Problem statement »
Restate verbatim the lines between the one holding "post_end = vector(post_rings[0][0]" and the one holding "depsgraph = bpy.context.evaluated_depsgraph_get()", both included, and no others.
** Start Dataset content **
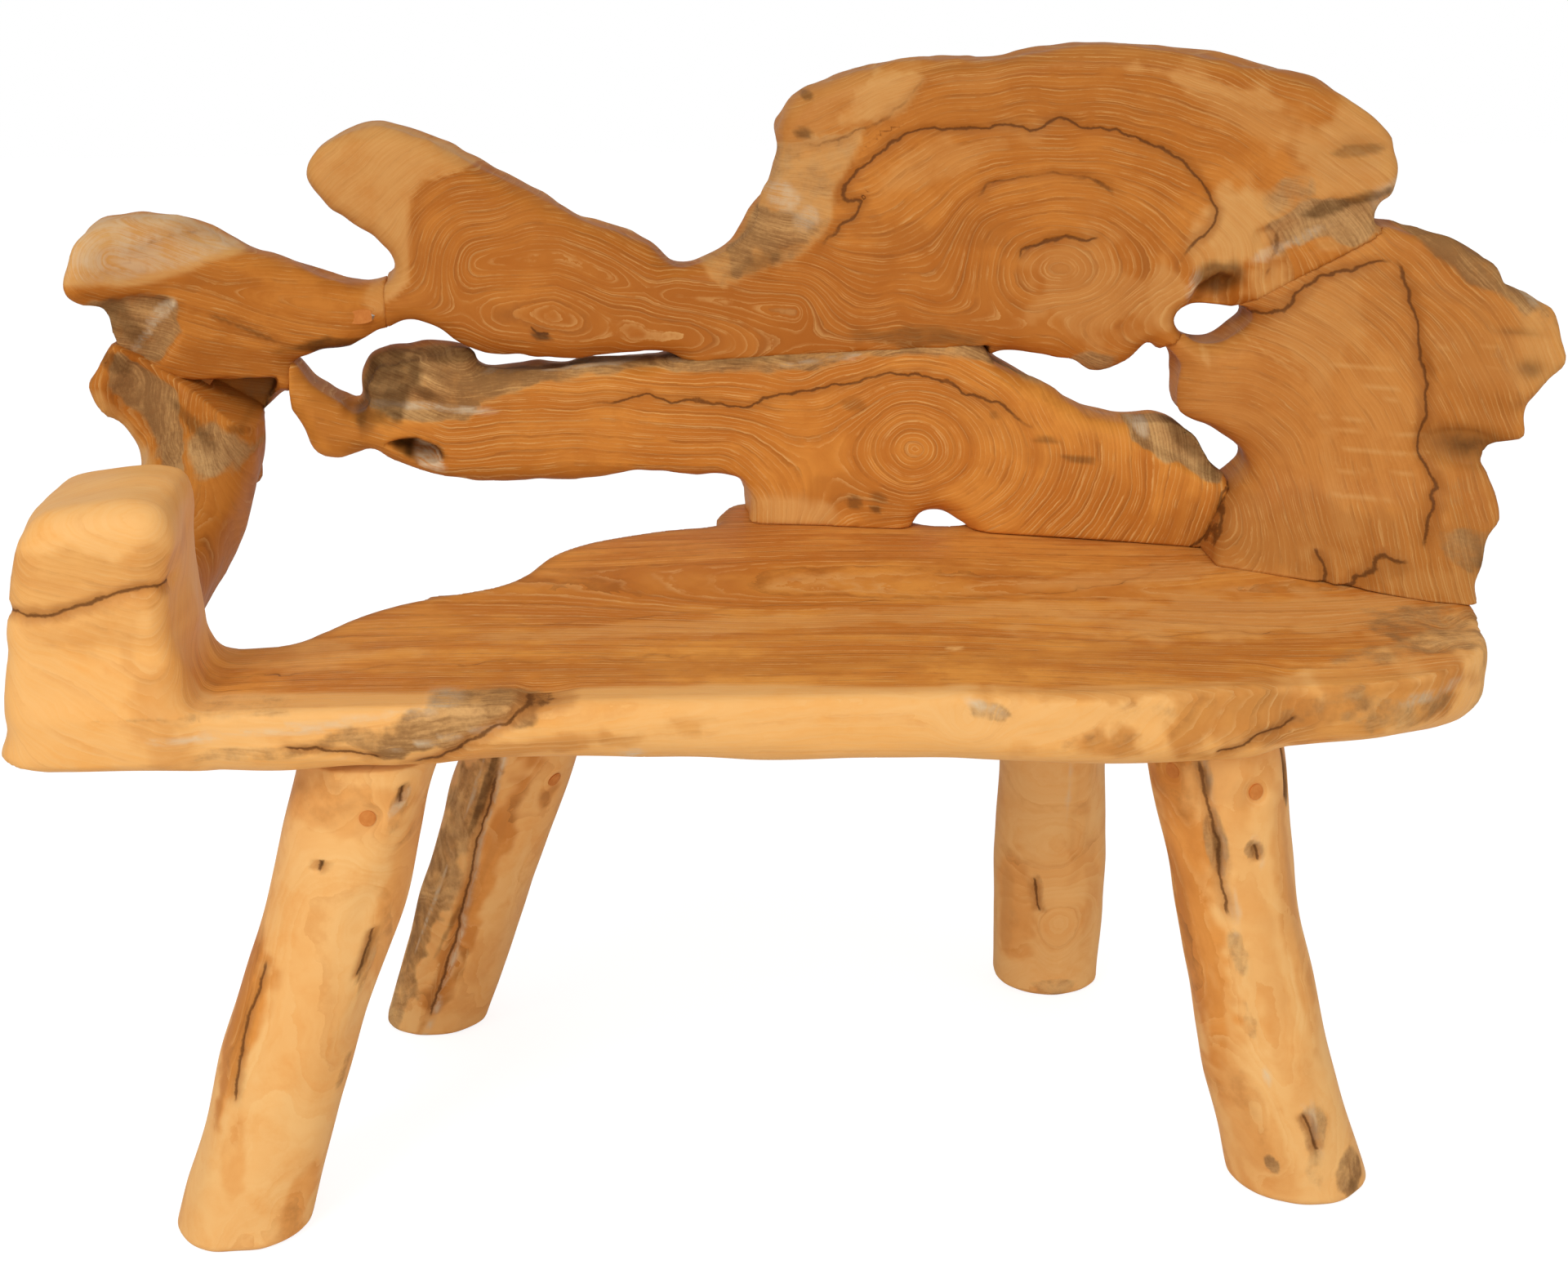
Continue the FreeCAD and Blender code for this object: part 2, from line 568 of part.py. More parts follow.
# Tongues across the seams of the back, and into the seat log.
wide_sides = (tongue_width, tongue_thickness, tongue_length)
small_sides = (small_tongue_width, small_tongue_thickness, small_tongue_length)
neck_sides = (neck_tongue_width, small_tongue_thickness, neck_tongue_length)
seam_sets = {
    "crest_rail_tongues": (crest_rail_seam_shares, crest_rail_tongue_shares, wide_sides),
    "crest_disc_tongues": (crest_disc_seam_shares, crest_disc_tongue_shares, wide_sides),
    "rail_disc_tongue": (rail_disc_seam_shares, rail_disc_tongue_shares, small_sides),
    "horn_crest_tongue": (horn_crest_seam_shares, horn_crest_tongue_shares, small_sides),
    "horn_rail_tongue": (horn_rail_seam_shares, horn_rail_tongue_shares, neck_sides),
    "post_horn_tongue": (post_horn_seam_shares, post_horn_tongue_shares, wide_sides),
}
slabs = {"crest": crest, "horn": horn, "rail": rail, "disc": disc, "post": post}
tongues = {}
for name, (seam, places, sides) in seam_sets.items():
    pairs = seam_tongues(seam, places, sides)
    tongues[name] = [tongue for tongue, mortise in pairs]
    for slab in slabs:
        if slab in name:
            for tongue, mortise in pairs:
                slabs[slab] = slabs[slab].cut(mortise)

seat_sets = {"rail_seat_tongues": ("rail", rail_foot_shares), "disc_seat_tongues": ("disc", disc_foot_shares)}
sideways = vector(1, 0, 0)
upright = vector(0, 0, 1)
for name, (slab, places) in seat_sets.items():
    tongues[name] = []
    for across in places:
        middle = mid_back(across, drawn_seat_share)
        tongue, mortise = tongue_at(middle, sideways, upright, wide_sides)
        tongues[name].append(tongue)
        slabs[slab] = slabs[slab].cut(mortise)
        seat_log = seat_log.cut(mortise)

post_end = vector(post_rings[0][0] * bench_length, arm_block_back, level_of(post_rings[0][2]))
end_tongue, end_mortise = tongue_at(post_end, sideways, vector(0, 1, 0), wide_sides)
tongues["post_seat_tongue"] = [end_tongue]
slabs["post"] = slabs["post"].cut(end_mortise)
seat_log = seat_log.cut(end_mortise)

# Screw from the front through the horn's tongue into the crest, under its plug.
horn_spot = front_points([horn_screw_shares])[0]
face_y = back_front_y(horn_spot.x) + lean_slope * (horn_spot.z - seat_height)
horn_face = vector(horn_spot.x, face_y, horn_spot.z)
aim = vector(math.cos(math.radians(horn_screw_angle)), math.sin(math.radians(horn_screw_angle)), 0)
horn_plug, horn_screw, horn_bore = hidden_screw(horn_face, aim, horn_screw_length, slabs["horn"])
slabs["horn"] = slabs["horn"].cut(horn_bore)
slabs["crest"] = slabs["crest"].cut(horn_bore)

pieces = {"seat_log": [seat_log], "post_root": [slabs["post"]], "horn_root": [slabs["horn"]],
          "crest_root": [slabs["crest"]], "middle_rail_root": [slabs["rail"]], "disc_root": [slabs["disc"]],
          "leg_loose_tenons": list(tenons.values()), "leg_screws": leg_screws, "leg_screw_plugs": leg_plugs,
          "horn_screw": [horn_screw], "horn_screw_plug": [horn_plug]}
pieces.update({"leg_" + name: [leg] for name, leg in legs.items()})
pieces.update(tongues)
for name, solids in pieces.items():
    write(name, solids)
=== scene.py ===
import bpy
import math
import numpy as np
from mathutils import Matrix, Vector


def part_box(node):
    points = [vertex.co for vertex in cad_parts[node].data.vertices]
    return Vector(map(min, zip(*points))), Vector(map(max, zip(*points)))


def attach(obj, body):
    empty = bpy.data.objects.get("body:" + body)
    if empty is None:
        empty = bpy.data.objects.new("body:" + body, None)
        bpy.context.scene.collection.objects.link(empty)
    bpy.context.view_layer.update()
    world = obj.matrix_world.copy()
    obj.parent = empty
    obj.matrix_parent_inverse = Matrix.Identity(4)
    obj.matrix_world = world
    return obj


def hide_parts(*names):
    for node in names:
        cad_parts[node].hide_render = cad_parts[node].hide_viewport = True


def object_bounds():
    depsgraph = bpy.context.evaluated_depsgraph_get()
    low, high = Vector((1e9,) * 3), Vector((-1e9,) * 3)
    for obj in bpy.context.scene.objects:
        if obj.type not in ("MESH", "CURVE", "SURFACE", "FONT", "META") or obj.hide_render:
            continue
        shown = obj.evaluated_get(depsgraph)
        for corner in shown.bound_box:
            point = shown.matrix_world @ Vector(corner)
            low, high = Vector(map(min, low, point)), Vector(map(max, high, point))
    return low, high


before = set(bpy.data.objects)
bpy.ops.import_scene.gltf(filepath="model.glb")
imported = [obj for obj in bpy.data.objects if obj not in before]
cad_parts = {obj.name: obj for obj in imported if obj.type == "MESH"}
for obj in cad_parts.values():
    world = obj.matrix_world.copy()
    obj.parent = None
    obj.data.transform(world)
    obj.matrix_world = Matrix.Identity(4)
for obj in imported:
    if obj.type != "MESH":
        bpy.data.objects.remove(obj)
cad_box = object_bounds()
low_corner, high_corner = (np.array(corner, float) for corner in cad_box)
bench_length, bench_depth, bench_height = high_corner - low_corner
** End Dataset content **
Problem solution »
post_end = vector(post_rings[0][0] * bench_length, arm_block_back, level_of(post_rings[0][2]))
end_tongue, end_mortise = tongue_at(post_end, sideways, vector(0, 1, 0), wide_sides)
tongues["post_seat_tongue"] = [end_tongue]
slabs["post"] = slabs["post"].cut(end_mortise)
seat_log = seat_log.cut(end_mortise)

# Screw from the front through the horn's tongue into the crest, under its plug.
horn_spot = front_points([horn_screw_shares])[0]
face_y = back_front_y(horn_spot.x) + lean_slope * (horn_spot.z - seat_height)
horn_face = vector(horn_spot.x, face_y, horn_spot.z)
aim = vector(math.cos(math.radians(horn_screw_angle)), math.sin(math.radians(horn_screw_angle)), 0)
horn_plug, horn_screw, horn_bore = hidden_screw(horn_face, aim, horn_screw_length, slabs["horn"])
slabs["horn"] = slabs["horn"].cut(horn_bore)
slabs["crest"] = slabs["crest"].cut(horn_bore)

pieces = {"seat_log": [seat_log], "post_root": [slabs["post"]], "horn_root": [slabs["horn"]],
          "crest_root": [slabs["crest"]], "middle_rail_root": [slabs["rail"]], "disc_root": [slabs["disc"]],
          "leg_loose_tenons": list(tenons.values()), "leg_screws": leg_screws, "leg_screw_plugs": leg_plugs,
          "horn_screw": [horn_screw], "horn_screw_plug": [horn_plug]}
pieces.update({"leg_" + name: [leg] for name, leg in legs.items()})
pieces.update(tongues)
for name, solids in pieces.items():
    write(name, solids)
=== scene.py ===
import bpy
import math
import numpy as np
from mathutils import Matrix, Vector


def part_box(node):
    points = [vertex.co for vertex in cad_parts[node].data.vertices]
    return Vector(map(min, zip(*points))), Vector(map(max, zip(*points)))


def attach(obj, body):
    empty = bpy.data.objects.get("body:" + body)
    if empty is None:
        empty = bpy.data.objects.new("body:" + body, None)
        bpy.context.scene.collection.objects.link(empty)
    bpy.context.view_layer.update()
    world = obj.matrix_world.copy()
    obj.parent = empty
    obj.matrix_parent_inverse = Matrix.Identity(4)
    obj.matrix_world = world
    return obj


def hide_parts(*names):
    for node in names:
        cad_parts[node].hide_render = cad_parts[node].hide_viewport = True


def object_bounds():
    depsgraph = bpy.context.evaluated_depsgraph_get()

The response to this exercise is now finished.